_GIVEN EXERCISE_
Write the records out again, keeping each line exactly as it is.

_RECORDS TO PROCESS_
--- BEGIN ---

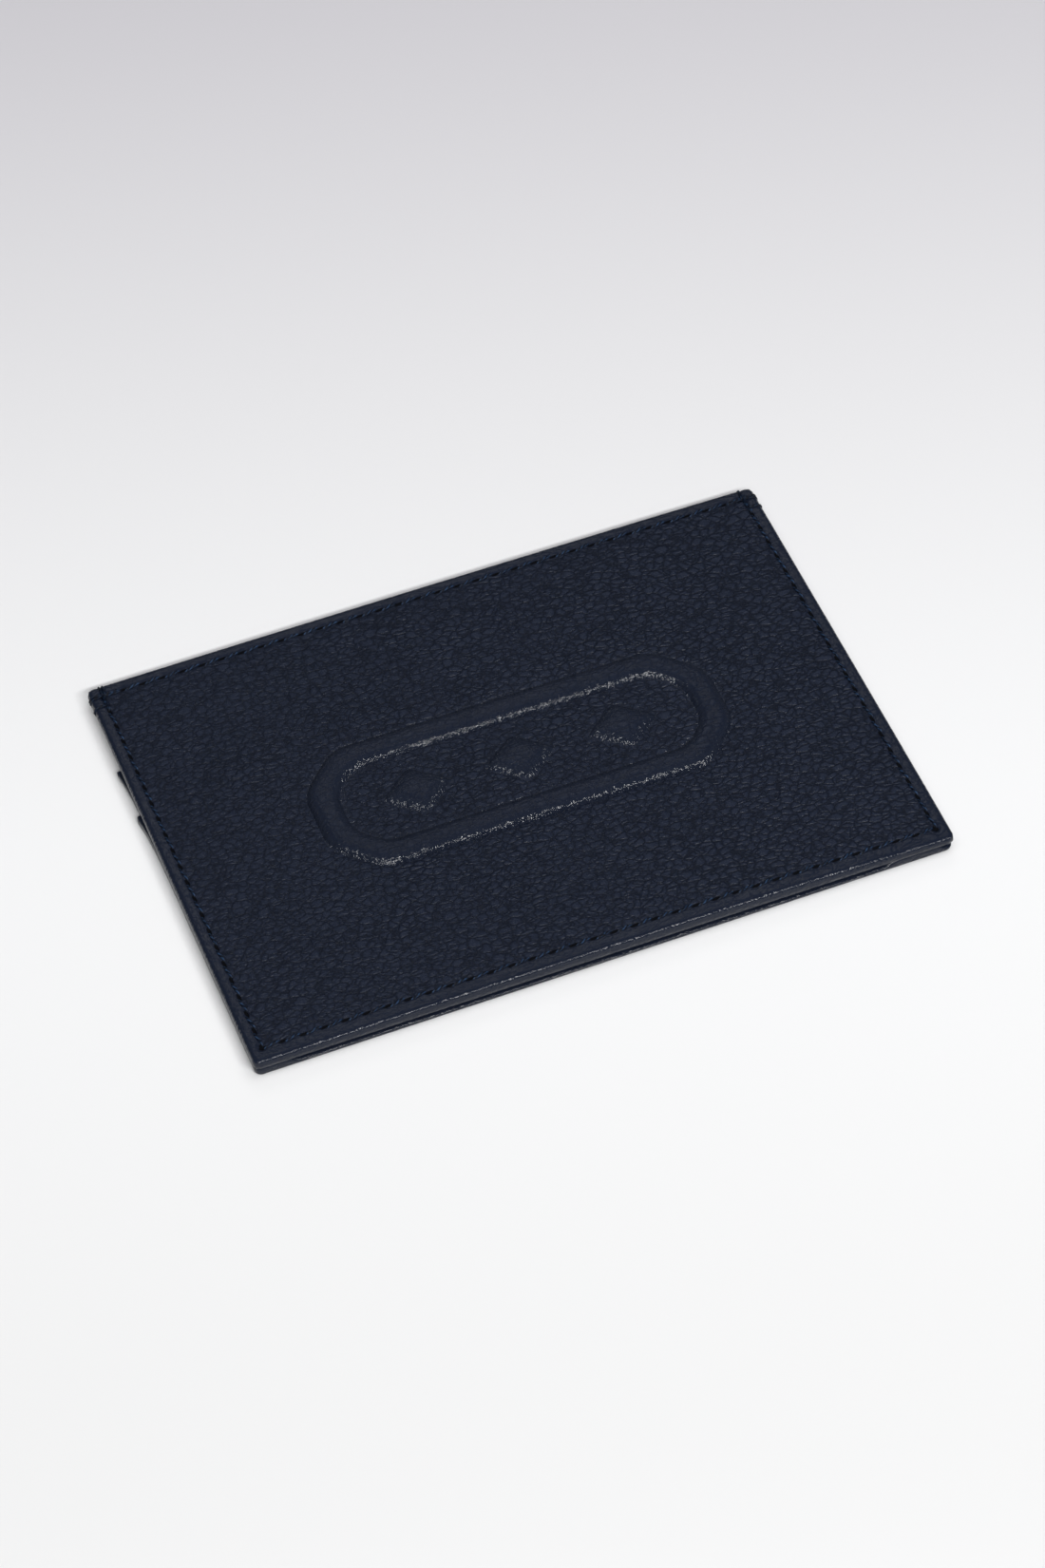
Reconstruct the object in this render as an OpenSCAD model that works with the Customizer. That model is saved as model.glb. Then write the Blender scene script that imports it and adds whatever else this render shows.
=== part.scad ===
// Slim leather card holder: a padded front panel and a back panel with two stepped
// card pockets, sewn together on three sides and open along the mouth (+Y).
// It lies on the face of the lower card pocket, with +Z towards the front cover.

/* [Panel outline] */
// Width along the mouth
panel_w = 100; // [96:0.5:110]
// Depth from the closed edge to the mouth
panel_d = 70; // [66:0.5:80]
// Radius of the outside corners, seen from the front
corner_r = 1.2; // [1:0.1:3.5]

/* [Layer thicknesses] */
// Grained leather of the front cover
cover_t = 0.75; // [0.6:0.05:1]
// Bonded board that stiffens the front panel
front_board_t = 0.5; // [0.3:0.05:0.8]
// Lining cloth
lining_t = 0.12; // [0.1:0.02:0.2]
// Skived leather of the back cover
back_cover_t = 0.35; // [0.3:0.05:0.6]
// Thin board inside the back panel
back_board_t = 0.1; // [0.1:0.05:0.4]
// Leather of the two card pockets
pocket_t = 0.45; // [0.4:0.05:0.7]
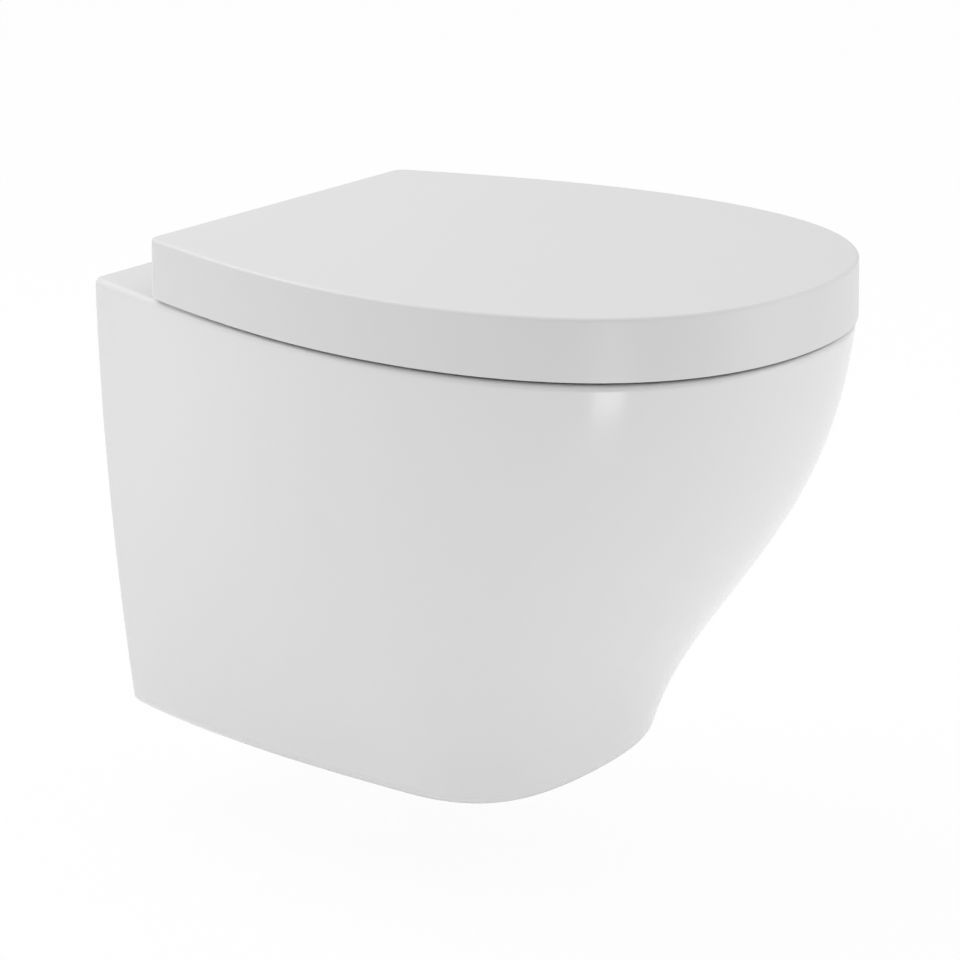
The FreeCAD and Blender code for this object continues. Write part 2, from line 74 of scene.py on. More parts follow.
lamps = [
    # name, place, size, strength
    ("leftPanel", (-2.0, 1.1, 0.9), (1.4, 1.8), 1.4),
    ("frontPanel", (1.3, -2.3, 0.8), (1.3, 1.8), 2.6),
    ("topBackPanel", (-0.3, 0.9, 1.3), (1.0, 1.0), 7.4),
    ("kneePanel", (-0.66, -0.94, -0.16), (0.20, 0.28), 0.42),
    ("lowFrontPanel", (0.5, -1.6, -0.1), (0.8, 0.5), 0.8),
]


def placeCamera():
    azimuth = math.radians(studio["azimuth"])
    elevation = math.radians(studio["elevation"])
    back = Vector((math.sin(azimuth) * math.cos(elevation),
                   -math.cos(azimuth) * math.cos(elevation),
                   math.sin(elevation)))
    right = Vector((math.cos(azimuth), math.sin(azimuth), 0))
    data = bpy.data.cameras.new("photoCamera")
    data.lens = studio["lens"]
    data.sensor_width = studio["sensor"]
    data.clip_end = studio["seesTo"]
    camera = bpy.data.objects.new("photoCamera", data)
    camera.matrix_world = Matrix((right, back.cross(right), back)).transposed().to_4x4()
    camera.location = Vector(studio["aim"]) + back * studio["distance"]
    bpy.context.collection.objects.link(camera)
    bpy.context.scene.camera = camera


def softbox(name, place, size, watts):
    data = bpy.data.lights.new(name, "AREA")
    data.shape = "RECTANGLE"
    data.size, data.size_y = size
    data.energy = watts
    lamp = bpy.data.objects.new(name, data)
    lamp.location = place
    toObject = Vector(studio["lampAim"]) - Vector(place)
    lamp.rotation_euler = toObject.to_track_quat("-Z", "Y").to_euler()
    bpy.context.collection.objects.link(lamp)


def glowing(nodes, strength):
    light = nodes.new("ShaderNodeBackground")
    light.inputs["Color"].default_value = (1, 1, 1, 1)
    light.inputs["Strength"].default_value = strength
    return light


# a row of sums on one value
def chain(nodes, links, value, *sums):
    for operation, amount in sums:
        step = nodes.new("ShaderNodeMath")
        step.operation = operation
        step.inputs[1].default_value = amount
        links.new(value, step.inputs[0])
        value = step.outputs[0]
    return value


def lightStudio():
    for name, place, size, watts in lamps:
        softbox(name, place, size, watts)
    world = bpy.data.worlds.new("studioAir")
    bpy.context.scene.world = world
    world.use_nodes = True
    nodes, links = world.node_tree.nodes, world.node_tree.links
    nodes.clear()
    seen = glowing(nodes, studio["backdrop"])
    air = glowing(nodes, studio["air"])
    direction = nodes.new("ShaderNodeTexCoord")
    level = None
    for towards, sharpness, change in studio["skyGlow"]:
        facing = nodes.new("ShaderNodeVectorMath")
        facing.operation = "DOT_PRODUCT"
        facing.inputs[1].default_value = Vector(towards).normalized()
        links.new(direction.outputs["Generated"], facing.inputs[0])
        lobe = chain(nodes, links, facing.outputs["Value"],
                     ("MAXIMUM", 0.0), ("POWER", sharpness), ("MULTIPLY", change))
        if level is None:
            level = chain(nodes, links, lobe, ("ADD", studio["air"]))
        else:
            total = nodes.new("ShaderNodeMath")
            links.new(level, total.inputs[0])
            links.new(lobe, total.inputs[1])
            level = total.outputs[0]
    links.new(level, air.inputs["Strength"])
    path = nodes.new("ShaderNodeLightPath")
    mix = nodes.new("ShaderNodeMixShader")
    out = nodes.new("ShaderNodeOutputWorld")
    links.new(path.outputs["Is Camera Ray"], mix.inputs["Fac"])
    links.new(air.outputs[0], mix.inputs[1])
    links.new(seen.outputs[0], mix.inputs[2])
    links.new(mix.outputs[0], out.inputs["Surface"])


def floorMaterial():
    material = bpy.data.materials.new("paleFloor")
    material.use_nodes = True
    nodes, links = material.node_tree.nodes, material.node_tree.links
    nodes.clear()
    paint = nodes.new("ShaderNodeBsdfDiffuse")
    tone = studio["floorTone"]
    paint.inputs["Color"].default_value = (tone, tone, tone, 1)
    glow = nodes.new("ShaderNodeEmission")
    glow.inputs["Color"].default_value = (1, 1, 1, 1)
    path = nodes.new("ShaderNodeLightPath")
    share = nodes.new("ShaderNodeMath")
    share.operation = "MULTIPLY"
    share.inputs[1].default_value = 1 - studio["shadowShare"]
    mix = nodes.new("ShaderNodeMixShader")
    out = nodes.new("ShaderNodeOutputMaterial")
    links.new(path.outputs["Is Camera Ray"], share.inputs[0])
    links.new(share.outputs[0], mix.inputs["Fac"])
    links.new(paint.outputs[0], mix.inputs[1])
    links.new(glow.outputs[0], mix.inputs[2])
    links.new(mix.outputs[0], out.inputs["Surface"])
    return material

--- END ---

_THE SOLUTION_
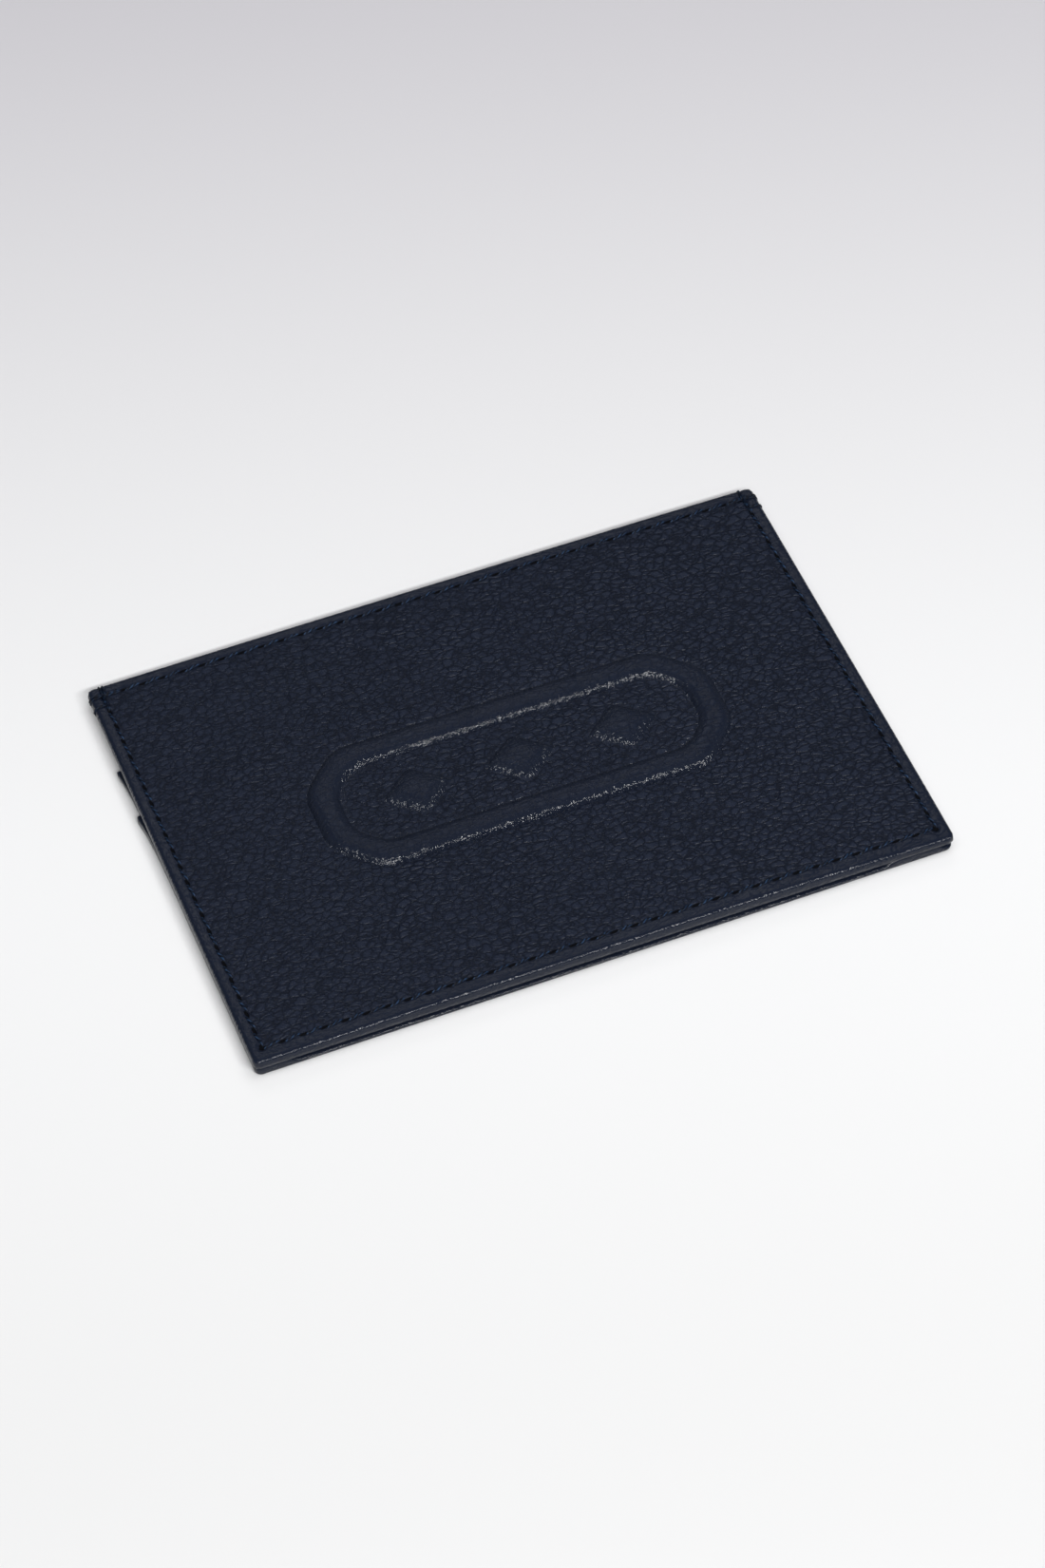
Reconstruct the object in this render as an OpenSCAD model that works with the Customizer. That model is saved as model.glb. Then write the Blender scene script that imports it and adds whatever else this render shows.
=== part.scad ===
// Slim leather card holder: a padded front panel and a back panel with two stepped
// card pockets, sewn together on three sides and open along the mouth (+Y).
// It lies on the face of the lower card pocket, with +Z towards the front cover.

/* [Panel outline] */
// Width along the mouth
panel_w = 100; // [96:0.5:110]
// Depth from the closed edge to the mouth
panel_d = 70; // [66:0.5:80]
// Radius of the outside corners, seen from the front
corner_r = 1.2; // [1:0.1:3.5]

/* [Layer thicknesses] */
// Grained leather of the front cover
cover_t = 0.75; // [0.6:0.05:1]
// Bonded board that stiffens the front panel
front_board_t = 0.5; // [0.3:0.05:0.8]
// Lining cloth
lining_t = 0.12; // [0.1:0.02:0.2]
// Skived leather of the back cover
back_cover_t = 0.35; // [0.3:0.05:0.6]
// Thin board inside the back panel
back_board_t = 0.1; // [0.1:0.05:0.4]
// Leather of the two card pockets
pocket_t = 0.45; // [0.4:0.05:0.7]
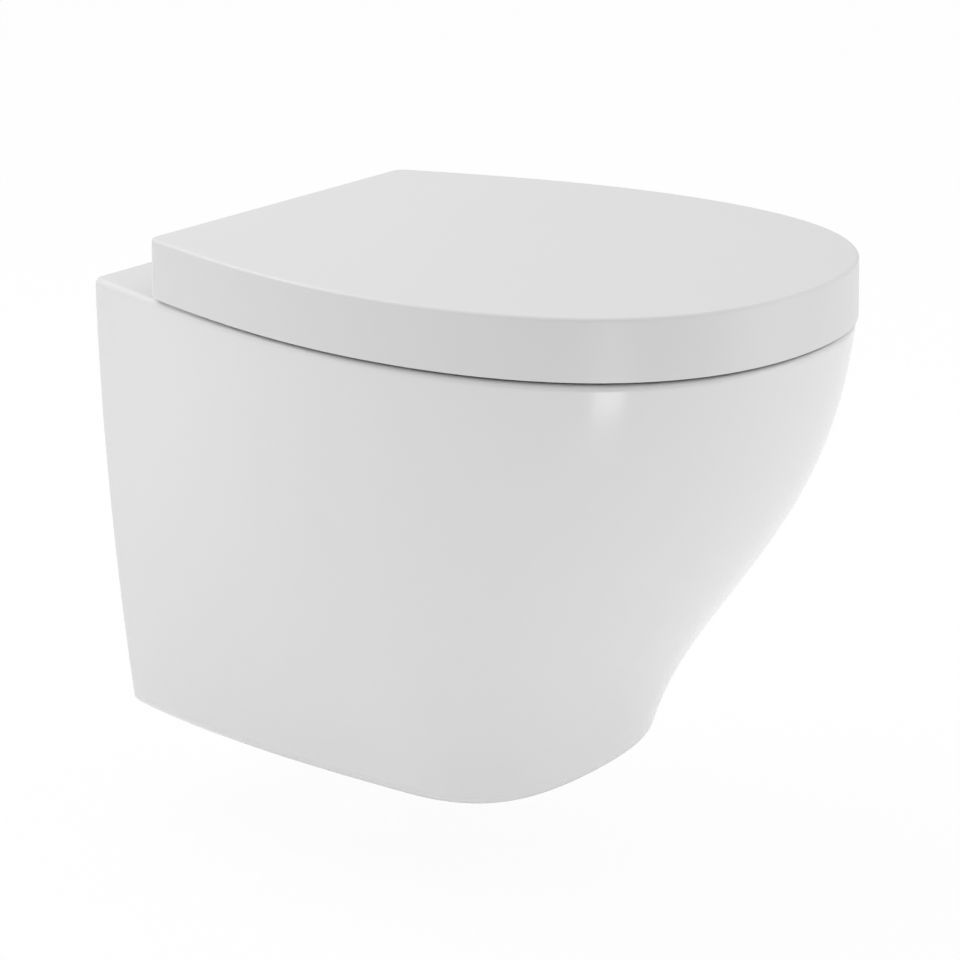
The FreeCAD and Blender code for this object continues. Write part 2, from line 74 of scene.py on. More parts follow.
lamps = [
    # name, place, size, strength
    ("leftPanel", (-2.0, 1.1, 0.9), (1.4, 1.8), 1.4),
    ("frontPanel", (1.3, -2.3, 0.8), (1.3, 1.8), 2.6),
    ("topBackPanel", (-0.3, 0.9, 1.3), (1.0, 1.0), 7.4),
    ("kneePanel", (-0.66, -0.94, -0.16), (0.20, 0.28), 0.42),
    ("lowFrontPanel", (0.5, -1.6, -0.1), (0.8, 0.5), 0.8),
]


def placeCamera():
    azimuth = math.radians(studio["azimuth"])
    elevation = math.radians(studio["elevation"])
    back = Vector((math.sin(azimuth) * math.cos(elevation),
                   -math.cos(azimuth) * math.cos(elevation),
                   math.sin(elevation)))
    right = Vector((math.cos(azimuth), math.sin(azimuth), 0))
    data = bpy.data.cameras.new("photoCamera")
    data.lens = studio["lens"]
    data.sensor_width = studio["sensor"]
    data.clip_end = studio["seesTo"]
    camera = bpy.data.objects.new("photoCamera", data)
    camera.matrix_world = Matrix((right, back.cross(right), back)).transposed().to_4x4()
    camera.location = Vector(studio["aim"]) + back * studio["distance"]
    bpy.context.collection.objects.link(camera)
    bpy.context.scene.camera = camera


def softbox(name, place, size, watts):
    data = bpy.data.lights.new(name, "AREA")
    data.shape = "RECTANGLE"
    data.size, data.size_y = size
    data.energy = watts
    lamp = bpy.data.objects.new(name, data)
    lamp.location = place
    toObject = Vector(studio["lampAim"]) - Vector(place)
    lamp.rotation_euler = toObject.to_track_quat("-Z", "Y").to_euler()
    bpy.context.collection.objects.link(lamp)


def glowing(nodes, strength):
    light = nodes.new("ShaderNodeBackground")
    light.inputs["Color"].default_value = (1, 1, 1, 1)
    light.inputs["Strength"].default_value = strength
    return light


# a row of sums on one value
def chain(nodes, links, value, *sums):
    for operation, amount in sums:
        step = nodes.new("ShaderNodeMath")
        step.operation = operation
        step.inputs[1].default_value = amount
        links.new(value, step.inputs[0])
        value = step.outputs[0]
    return value


def lightStudio():
    for name, place, size, watts in lamps:
        softbox(name, place, size, watts)
    world = bpy.data.worlds.new("studioAir")
    bpy.context.scene.world = world
    world.use_nodes = True
    nodes, links = world.node_tree.nodes, world.node_tree.links
    nodes.clear()
    seen = glowing(nodes, studio["backdrop"])
    air = glowing(nodes, studio["air"])
    direction = nodes.new("ShaderNodeTexCoord")
    level = None
    for towards, sharpness, change in studio["skyGlow"]:
        facing = nodes.new("ShaderNodeVectorMath")
        facing.operation = "DOT_PRODUCT"
        facing.inputs[1].default_value = Vector(towards).normalized()
        links.new(direction.outputs["Generated"], facing.inputs[0])
        lobe = chain(nodes, links, facing.outputs["Value"],
                     ("MAXIMUM", 0.0), ("POWER", sharpness), ("MULTIPLY", change))
        if level is None:
            level = chain(nodes, links, lobe, ("ADD", studio["air"]))
        else:
            total = nodes.new("ShaderNodeMath")
            links.new(level, total.inputs[0])
            links.new(lobe, total.inputs[1])
            level = total.outputs[0]
    links.new(level, air.inputs["Strength"])
    path = nodes.new("ShaderNodeLightPath")
    mix = nodes.new("ShaderNodeMixShader")
    out = nodes.new("ShaderNodeOutputWorld")
    links.new(path.outputs["Is Camera Ray"], mix.inputs["Fac"])
    links.new(air.outputs[0], mix.inputs[1])
    links.new(seen.outputs[0], mix.inputs[2])
    links.new(mix.outputs[0], out.inputs["Surface"])


def floorMaterial():
    material = bpy.data.materials.new("paleFloor")
    material.use_nodes = True
    nodes, links = material.node_tree.nodes, material.node_tree.links
    nodes.clear()
    paint = nodes.new("ShaderNodeBsdfDiffuse")
    tone = studio["floorTone"]
    paint.inputs["Color"].default_value = (tone, tone, tone, 1)
    glow = nodes.new("ShaderNodeEmission")
    glow.inputs["Color"].default_value = (1, 1, 1, 1)
    path = nodes.new("ShaderNodeLightPath")
    share = nodes.new("ShaderNodeMath")
    share.operation = "MULTIPLY"
    share.inputs[1].default_value = 1 - studio["shadowShare"]
    mix = nodes.new("ShaderNodeMixShader")
    out = nodes.new("ShaderNodeOutputMaterial")
    links.new(path.outputs["Is Camera Ray"], share.inputs[0])
    links.new(share.outputs[0], mix.inputs["Fac"])
    links.new(paint.outputs[0], mix.inputs[1])
    links.new(glow.outputs[0], mix.inputs[2])
    links.new(mix.outputs[0], out.inputs["Surface"])
    return material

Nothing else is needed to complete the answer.